• Aim of the task: Please give the listing again, word for word, with nothing left out.

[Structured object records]
================================

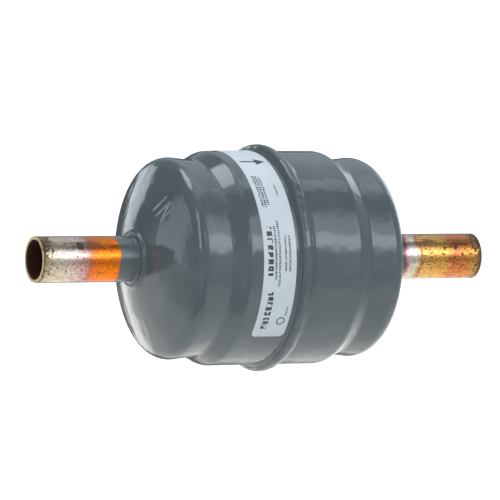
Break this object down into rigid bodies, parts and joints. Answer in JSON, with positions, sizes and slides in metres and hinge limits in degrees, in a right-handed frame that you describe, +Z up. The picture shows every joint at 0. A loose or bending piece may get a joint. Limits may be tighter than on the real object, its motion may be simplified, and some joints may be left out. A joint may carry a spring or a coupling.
{
  "type": "filter drier",
  "caption": "Hermetic liquid-line filter drier: waisted steel shell with a belled seam round the middle, copper tube stubs and a spring-held moulded desiccant core.",
  "frame": {"origin": "on the axis, half way between the stub mouths", "axes": "+X along the axis from the inlet to the outlet, the way the liquid flows; +Z up as the picture shows it, with the front of the label towards -Y"},
  "size_m": [0.136, 0.063, 0.063],
  "materials": {
    "shell_paint": "gloss slate-grey paint on drawn steel",
    "stub_copper": null,
    "braze_filler": "copper-silver brazing filler, painted over",
    "label_film": null,
    "bare_steel": "bare spring and plate steel",
    "fibre_pad": "pressed fibre",
    "desiccant": "moulded porous molecular-sieve and alumina block"
  },
  "bodies": {
    "root": {"inlet_shell_half": "shell_paint", "outlet_shell_half": "shell_paint", "seam_weld": "shell_paint", "inlet_stub": "stub_copper", "outlet_stub": "stub_copper", "inlet_braze_ring": "braze_filler", "outlet_braze_ring": "braze_filler", "data_label": "label_film", "core_spring": "bare_steel", "spring_plate": "bare_steel", "inlet_cushion": "fibre_pad", "desiccant_core": "desiccant", "filter_pad": "fibre_pad", "outlet_screen": "bare_steel", "outlet_plate": "bare_steel"}
  },
  "joints": []
}
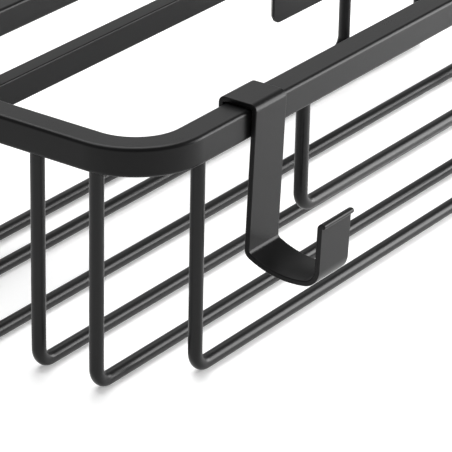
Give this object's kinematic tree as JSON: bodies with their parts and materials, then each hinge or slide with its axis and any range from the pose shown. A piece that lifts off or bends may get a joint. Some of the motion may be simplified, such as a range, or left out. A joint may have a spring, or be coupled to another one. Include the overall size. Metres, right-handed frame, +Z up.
{
  "type": "shower caddy",
  "caption": "Rectangular black wire basket with a square-tube rim, front guard wire, clip-on strip hooks that slide on the rim, and adhesive wall plates it lifts off.",
  "frame": {"origin": "centre of the bounding box at the underside of the bottom wires", "axes": "+X along the basket to the viewer's right, +Y from the hooks back to the wall, +Z up"},
  "size_m": [0.33, 0.1594, 0.0924],
  "materials": {
    "coated_steel": "satin black powder coat on steel tube, bar and wire",
    "hook_strip": "satin black powder coat on flat steel strip",
    "plate_sheet": "satin black powder coat on steel sheet",
    "pad_foam": "matt white adhesive foam"
  },
  "bodies": {
    "basket": {"rim": "coated_steel", "front_wire": "coated_steel", "back_wire": "coated_steel", "front_guard_wire": "coated_steel", "rear_bar": "coated_steel", "basket_wire_1": "coated_steel", "basket_wire_2": "coated_steel", "basket_wire_3": "coated_steel", "basket_wire_4": "coated_steel"},
    "left_hook": {"hook_left": "hook_strip"},
    "right_hook": {"hook_right": "hook_strip"},
    "wall_mounts": {"wall_plate_left": "plate_sheet", "adhesive_pad_left": "pad_foam", "wall_plate_right": "plate_sheet", "adhesive_pad_right": "pad_foam"}
  },
  "joints": [
    {"name": "left_hook_slide", "type": "slide", "parent": "basket", "child": "left_hook", "axis": [1, 0, 0], "range_m": [-0.025, 0.093]},
    {"name": "right_hook_slide", "type": "slide", "parent": "basket", "child": "right_hook", "axis": [1, 0, 0], "range_m": [-0.093, 0.025]},
    {"name": "basket_lift_off", "type": "slide", "parent": "basket", "child": "wall_mounts", "axis": [0, 0, -1], "range_m": [0, 0.016]}
  ]
}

================================

• Correct answer:
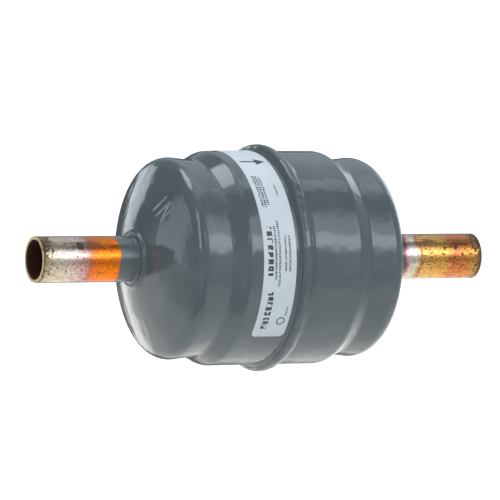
Break this object down into rigid bodies, parts and joints. Answer in JSON, with positions, sizes and slides in metres and hinge limits in degrees, in a right-handed frame that you describe, +Z up. The picture shows every joint at 0. A loose or bending piece may get a joint. Limits may be tighter than on the real object, its motion may be simplified, and some joints may be left out. A joint may carry a spring or a coupling.
{
  "type": "filter drier",
  "caption": "Hermetic liquid-line filter drier: waisted steel shell with a belled seam round the middle, copper tube stubs and a spring-held moulded desiccant core.",
  "frame": {"origin": "on the axis, half way between the stub mouths", "axes": "+X along the axis from the inlet to the outlet, the way the liquid flows; +Z up as the picture shows it, with the front of the label towards -Y"},
  "size_m": [0.136, 0.063, 0.063],
  "materials": {
    "shell_paint": "gloss slate-grey paint on drawn steel",
    "stub_copper": null,
    "braze_filler": "copper-silver brazing filler, painted over",
    "label_film": null,
    "bare_steel": "bare spring and plate steel",
    "fibre_pad": "pressed fibre",
    "desiccant": "moulded porous molecular-sieve and alumina block"
  },
  "bodies": {
    "root": {"inlet_shell_half": "shell_paint", "outlet_shell_half": "shell_paint", "seam_weld": "shell_paint", "inlet_stub": "stub_copper", "outlet_stub": "stub_copper", "inlet_braze_ring": "braze_filler", "outlet_braze_ring": "braze_filler", "data_label": "label_film", "core_spring": "bare_steel", "spring_plate": "bare_steel", "inlet_cushion": "fibre_pad", "desiccant_core": "desiccant", "filter_pad": "fibre_pad", "outlet_screen": "bare_steel", "outlet_plate": "bare_steel"}
  },
  "joints": []
}
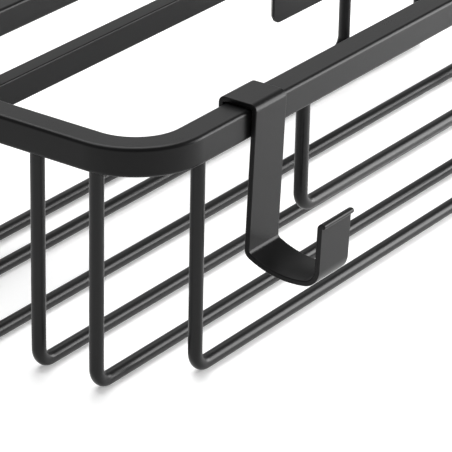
Give this object's kinematic tree as JSON: bodies with their parts and materials, then each hinge or slide with its axis and any range from the pose shown. A piece that lifts off or bends may get a joint. Some of the motion may be simplified, such as a range, or left out. A joint may have a spring, or be coupled to another one. Include the overall size. Metres, right-handed frame, +Z up.
{
  "type": "shower caddy",
  "caption": "Rectangular black wire basket with a square-tube rim, front guard wire, clip-on strip hooks that slide on the rim, and adhesive wall plates it lifts off.",
  "frame": {"origin": "centre of the bounding box at the underside of the bottom wires", "axes": "+X along the basket to the viewer's right, +Y from the hooks back to the wall, +Z up"},
  "size_m": [0.33, 0.1594, 0.0924],
  "materials": {
    "coated_steel": "satin black powder coat on steel tube, bar and wire",
    "hook_strip": "satin black powder coat on flat steel strip",
    "plate_sheet": "satin black powder coat on steel sheet",
    "pad_foam": "matt white adhesive foam"
  },
  "bodies": {
    "basket": {"rim": "coated_steel", "front_wire": "coated_steel", "back_wire": "coated_steel", "front_guard_wire": "coated_steel", "rear_bar": "coated_steel", "basket_wire_1": "coated_steel", "basket_wire_2": "coated_steel", "basket_wire_3": "coated_steel", "basket_wire_4": "coated_steel"},
    "left_hook": {"hook_left": "hook_strip"},
    "right_hook": {"hook_right": "hook_strip"},
    "wall_mounts": {"wall_plate_left": "plate_sheet", "adhesive_pad_left": "pad_foam", "wall_plate_right": "plate_sheet", "adhesive_pad_right": "pad_foam"}
  },
  "joints": [
    {"name": "left_hook_slide", "type": "slide", "parent": "basket", "child": "left_hook", "axis": [1, 0, 0], "range_m": [-0.025, 0.093]},
    {"name": "right_hook_slide", "type": "slide", "parent": "basket", "child": "right_hook", "axis": [1, 0, 0], "range_m": [-0.093, 0.025]},
    {"name": "basket_lift_off", "type": "slide", "parent": "basket", "child": "wall_mounts", "axis": [0, 0, -1], "range_m": [0, 0.016]}
  ]
}